[Requirements]
Extract exactly those lines that lie between the start of the material and the line with "SEAL_GAP = 0.05", including both boundary lines and no others.

[Material provided]
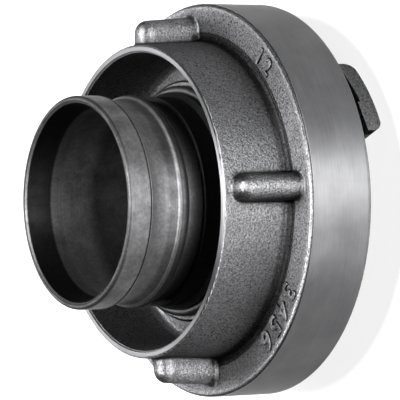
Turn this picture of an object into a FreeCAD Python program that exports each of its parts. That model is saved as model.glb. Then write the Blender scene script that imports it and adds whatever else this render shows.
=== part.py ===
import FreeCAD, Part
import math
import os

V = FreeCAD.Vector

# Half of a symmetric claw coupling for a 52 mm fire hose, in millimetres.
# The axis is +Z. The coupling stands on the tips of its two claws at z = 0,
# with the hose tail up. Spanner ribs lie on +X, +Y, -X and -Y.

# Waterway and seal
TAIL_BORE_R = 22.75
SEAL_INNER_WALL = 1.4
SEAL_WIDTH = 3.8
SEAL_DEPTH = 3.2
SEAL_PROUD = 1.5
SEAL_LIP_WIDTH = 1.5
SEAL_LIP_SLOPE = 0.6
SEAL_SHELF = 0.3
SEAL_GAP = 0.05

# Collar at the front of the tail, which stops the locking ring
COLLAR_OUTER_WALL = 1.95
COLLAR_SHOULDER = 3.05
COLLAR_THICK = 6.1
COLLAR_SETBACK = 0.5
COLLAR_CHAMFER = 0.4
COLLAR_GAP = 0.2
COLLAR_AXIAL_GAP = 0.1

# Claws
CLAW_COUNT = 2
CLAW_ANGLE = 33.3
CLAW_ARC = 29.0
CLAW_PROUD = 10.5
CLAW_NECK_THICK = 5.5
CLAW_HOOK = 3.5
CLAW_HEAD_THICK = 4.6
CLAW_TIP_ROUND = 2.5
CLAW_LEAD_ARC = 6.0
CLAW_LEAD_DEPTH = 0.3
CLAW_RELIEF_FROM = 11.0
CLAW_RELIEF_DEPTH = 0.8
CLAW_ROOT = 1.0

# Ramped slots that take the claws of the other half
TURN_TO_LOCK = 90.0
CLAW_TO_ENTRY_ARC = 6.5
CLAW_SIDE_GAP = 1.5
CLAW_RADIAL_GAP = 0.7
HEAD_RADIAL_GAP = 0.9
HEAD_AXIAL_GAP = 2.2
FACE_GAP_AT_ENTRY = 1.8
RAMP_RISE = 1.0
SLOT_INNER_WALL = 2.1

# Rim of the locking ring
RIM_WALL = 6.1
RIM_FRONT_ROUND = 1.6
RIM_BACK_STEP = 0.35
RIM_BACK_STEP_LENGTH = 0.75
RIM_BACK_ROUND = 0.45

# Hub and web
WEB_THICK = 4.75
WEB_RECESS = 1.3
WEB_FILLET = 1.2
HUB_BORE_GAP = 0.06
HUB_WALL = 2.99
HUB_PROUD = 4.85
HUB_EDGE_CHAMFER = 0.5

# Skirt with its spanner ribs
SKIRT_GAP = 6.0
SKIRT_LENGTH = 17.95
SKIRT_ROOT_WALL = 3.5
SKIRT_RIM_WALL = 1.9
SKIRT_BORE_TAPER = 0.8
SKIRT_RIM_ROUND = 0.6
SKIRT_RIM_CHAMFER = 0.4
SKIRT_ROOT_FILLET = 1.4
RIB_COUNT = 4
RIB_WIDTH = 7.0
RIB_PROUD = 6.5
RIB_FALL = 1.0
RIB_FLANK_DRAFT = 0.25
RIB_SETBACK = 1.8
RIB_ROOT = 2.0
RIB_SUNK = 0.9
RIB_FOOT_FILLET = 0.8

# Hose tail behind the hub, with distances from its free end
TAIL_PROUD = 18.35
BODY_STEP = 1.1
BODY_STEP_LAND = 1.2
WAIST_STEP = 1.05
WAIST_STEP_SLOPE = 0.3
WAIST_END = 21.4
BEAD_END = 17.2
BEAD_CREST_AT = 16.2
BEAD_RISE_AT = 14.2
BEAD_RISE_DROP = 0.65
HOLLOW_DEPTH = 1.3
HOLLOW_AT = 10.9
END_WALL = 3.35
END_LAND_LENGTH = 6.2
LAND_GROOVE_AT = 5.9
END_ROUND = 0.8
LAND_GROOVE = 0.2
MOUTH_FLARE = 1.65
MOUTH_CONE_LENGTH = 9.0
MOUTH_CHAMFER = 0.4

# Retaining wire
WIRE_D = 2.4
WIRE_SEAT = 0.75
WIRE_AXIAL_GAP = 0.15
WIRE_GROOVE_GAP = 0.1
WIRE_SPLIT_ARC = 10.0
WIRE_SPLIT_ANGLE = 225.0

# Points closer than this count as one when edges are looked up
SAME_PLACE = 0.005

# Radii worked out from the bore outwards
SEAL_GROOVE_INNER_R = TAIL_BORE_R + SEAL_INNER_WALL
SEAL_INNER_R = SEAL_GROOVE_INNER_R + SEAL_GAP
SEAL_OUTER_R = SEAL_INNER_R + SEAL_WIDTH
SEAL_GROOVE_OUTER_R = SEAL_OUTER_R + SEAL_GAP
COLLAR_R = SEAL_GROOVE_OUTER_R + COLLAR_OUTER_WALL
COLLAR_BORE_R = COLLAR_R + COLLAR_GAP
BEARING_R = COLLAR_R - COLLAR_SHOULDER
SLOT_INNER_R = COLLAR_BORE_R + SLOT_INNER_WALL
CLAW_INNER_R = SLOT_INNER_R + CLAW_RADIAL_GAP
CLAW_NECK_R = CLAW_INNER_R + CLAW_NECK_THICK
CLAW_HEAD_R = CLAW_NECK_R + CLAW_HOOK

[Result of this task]
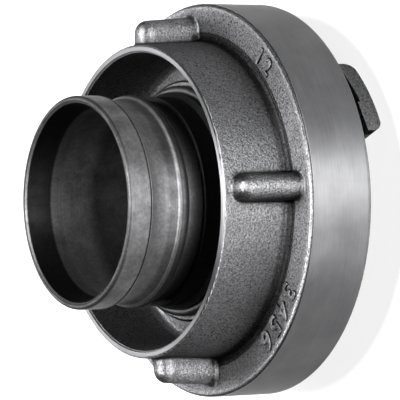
Turn this picture of an object into a FreeCAD Python program that exports each of its parts. That model is saved as model.glb. Then write the Blender scene script that imports it and adds whatever else this render shows.
=== part.py ===
import FreeCAD, Part
import math
import os

V = FreeCAD.Vector

# Half of a symmetric claw coupling for a 52 mm fire hose, in millimetres.
# The axis is +Z. The coupling stands on the tips of its two claws at z = 0,
# with the hose tail up. Spanner ribs lie on +X, +Y, -X and -Y.

# Waterway and seal
TAIL_BORE_R = 22.75
SEAL_INNER_WALL = 1.4
SEAL_WIDTH = 3.8
SEAL_DEPTH = 3.2
SEAL_PROUD = 1.5
SEAL_LIP_WIDTH = 1.5
SEAL_LIP_SLOPE = 0.6
SEAL_SHELF = 0.3
SEAL_GAP = 0.05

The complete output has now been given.